WHAT YOU NEED TO DO >> Copy down every line where the string "materials" shows up.

--- START OF GIVEN INFORMATION ---

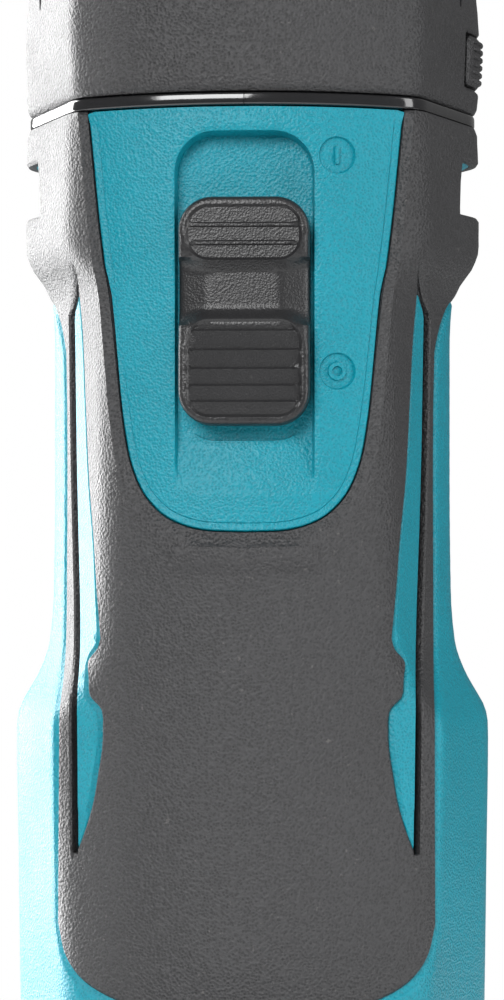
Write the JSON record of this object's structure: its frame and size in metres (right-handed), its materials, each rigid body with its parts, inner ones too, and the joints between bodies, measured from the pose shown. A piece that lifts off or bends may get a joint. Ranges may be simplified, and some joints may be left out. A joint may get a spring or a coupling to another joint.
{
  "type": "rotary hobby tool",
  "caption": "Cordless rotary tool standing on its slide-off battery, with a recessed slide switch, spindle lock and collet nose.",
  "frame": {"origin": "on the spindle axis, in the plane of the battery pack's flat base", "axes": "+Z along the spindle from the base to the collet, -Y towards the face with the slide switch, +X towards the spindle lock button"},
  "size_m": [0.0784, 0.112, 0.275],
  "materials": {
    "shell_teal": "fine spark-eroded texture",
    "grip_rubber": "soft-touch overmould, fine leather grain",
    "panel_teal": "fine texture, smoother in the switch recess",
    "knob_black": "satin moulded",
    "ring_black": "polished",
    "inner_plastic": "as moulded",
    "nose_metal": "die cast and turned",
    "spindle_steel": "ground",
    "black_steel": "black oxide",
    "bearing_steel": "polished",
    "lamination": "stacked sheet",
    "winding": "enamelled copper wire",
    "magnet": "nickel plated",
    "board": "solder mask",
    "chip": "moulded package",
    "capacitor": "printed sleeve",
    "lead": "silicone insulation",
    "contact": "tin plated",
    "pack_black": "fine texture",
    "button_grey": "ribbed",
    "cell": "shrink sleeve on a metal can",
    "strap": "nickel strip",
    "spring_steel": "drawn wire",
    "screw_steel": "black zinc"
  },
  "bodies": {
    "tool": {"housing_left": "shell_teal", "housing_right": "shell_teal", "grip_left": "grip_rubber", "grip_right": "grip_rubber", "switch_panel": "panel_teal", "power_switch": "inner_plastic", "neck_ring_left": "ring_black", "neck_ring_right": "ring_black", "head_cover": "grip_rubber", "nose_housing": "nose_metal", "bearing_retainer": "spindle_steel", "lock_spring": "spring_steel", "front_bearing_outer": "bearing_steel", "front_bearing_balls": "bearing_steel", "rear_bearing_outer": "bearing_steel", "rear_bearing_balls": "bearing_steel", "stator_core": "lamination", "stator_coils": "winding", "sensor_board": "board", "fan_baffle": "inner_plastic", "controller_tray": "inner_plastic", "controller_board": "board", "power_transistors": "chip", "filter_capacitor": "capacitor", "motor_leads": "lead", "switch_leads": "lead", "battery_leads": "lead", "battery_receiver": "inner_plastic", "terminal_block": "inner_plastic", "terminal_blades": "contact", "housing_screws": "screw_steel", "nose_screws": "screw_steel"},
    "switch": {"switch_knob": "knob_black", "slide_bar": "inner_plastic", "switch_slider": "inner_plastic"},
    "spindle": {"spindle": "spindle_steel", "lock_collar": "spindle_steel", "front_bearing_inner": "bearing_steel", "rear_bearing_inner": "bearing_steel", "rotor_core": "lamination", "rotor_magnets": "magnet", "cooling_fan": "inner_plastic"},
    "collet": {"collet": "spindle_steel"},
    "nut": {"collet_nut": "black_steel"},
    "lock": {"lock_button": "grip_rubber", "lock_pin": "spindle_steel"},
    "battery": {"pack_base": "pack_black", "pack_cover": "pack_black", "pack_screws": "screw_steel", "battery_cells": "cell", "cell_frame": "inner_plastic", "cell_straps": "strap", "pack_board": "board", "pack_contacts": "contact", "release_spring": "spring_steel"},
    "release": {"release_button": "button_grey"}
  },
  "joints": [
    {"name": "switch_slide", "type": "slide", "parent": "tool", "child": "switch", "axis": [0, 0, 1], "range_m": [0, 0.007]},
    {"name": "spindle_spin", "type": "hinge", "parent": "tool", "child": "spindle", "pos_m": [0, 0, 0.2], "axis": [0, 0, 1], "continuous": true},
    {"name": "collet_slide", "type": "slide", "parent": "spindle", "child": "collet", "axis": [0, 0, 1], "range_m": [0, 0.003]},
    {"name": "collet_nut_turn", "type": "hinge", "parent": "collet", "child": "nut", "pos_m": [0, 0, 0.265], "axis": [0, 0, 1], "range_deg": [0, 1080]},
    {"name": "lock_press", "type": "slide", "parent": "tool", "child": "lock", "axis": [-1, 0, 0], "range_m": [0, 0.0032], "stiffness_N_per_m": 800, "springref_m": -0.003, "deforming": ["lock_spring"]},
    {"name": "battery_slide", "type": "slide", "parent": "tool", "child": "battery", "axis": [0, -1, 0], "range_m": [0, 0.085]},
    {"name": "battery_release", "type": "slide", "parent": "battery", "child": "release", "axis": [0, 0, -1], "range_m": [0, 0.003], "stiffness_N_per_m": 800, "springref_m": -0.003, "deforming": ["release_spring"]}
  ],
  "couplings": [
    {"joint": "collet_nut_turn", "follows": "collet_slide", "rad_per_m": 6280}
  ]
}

--- END OF GIVEN INFORMATION ---

WRITTEN SOLUTION >>
Write the JSON record of this object's structure: its frame and size in metres (right-handed), its materials, each rigid body with its parts, inner ones too, and the joints between bodies, measured from the pose shown. A piece that lifts off or bends may get a joint. Ranges may be simplified, and some joints may be left out. A joint may get a spring or a coupling to another joint.
  "materials": {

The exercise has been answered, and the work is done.